• **TASK DIRECTIONS**:
Repeat exactly the stretch of lines from the line containing "Reconstruct the object" through the line containing "const SEGMENTS = 48; // facets round the jar", both included, and nothing else.

• **THE DATA**:
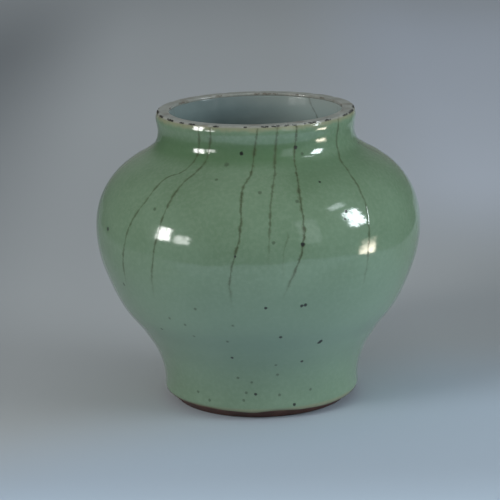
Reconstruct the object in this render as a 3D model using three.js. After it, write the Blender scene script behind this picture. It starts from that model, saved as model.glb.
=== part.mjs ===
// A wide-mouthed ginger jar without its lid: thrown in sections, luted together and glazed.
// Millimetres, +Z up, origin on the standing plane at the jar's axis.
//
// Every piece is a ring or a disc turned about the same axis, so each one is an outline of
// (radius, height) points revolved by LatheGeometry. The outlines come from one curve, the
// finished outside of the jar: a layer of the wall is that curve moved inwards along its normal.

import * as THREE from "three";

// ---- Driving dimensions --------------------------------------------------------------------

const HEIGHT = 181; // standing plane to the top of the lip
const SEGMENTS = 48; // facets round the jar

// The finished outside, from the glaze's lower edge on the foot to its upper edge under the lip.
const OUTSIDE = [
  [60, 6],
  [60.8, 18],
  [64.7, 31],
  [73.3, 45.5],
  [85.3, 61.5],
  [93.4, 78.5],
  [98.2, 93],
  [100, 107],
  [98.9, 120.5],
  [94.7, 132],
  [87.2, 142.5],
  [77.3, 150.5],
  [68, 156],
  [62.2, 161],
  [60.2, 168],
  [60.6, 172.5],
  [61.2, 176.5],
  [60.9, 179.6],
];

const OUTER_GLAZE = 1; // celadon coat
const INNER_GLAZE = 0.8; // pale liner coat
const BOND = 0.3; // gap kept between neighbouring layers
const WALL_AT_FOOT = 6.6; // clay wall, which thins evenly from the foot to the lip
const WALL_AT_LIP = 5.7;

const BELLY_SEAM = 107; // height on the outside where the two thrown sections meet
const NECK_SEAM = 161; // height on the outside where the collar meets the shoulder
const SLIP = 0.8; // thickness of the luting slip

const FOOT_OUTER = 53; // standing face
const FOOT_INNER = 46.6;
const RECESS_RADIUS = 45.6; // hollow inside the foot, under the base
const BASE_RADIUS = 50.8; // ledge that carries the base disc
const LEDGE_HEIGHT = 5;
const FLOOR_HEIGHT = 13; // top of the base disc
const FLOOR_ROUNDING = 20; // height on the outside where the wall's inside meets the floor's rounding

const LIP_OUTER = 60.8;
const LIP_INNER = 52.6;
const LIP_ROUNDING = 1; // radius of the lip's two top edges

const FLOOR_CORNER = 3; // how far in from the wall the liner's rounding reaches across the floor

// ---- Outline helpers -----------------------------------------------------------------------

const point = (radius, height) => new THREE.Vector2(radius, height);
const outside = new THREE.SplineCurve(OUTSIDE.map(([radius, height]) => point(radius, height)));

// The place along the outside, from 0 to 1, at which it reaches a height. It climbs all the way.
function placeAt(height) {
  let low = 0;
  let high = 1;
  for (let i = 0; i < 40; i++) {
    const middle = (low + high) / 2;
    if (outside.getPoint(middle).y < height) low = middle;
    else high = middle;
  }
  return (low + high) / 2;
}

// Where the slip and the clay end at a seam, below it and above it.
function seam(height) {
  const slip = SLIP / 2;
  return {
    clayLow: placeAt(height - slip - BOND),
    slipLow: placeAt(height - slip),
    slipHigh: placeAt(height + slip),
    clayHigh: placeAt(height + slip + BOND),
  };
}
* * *
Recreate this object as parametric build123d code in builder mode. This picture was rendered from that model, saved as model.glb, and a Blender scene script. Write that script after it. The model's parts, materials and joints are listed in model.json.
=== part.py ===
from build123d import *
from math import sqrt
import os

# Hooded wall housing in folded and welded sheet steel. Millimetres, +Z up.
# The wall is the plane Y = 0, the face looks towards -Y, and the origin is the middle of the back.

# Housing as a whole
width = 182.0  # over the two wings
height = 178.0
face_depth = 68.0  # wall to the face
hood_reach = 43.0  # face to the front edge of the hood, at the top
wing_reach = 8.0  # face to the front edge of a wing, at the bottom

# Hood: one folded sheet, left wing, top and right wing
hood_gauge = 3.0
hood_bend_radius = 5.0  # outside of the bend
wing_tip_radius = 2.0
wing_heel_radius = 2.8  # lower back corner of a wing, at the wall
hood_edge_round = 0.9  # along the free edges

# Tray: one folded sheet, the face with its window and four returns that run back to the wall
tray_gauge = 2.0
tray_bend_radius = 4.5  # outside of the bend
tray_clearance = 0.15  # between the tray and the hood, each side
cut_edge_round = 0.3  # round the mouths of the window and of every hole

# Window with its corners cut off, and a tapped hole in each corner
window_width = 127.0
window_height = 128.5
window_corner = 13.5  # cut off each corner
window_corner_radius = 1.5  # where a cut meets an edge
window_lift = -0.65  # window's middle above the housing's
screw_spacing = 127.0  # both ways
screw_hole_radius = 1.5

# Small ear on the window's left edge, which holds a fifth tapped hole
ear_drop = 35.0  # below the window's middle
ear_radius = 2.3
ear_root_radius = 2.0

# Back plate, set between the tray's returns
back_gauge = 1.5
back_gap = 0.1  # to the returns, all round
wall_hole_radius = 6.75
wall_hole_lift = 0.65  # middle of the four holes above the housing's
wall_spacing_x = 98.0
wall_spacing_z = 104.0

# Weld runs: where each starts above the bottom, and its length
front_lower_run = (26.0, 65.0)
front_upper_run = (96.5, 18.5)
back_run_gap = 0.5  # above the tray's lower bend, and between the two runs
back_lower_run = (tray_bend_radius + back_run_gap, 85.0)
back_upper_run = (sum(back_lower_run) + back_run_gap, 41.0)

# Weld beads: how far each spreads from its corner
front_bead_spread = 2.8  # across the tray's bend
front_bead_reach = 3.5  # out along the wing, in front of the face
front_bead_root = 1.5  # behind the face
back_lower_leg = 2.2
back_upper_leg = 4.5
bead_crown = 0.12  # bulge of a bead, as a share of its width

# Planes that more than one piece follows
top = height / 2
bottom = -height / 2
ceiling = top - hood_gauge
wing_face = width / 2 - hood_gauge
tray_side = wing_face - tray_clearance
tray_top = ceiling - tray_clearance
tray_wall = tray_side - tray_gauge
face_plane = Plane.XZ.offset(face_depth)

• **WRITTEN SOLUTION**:
Reconstruct the object in this render as a 3D model using three.js. After it, write the Blender scene script behind this picture. It starts from that model, saved as model.glb.
=== part.mjs ===
// A wide-mouthed ginger jar without its lid: thrown in sections, luted together and glazed.
// Millimetres, +Z up, origin on the standing plane at the jar's axis.
//
// Every piece is a ring or a disc turned about the same axis, so each one is an outline of
// (radius, height) points revolved by LatheGeometry. The outlines come from one curve, the
// finished outside of the jar: a layer of the wall is that curve moved inwards along its normal.

import * as THREE from "three";

// ---- Driving dimensions --------------------------------------------------------------------

const HEIGHT = 181; // standing plane to the top of the lip
const SEGMENTS = 48; // facets round the jar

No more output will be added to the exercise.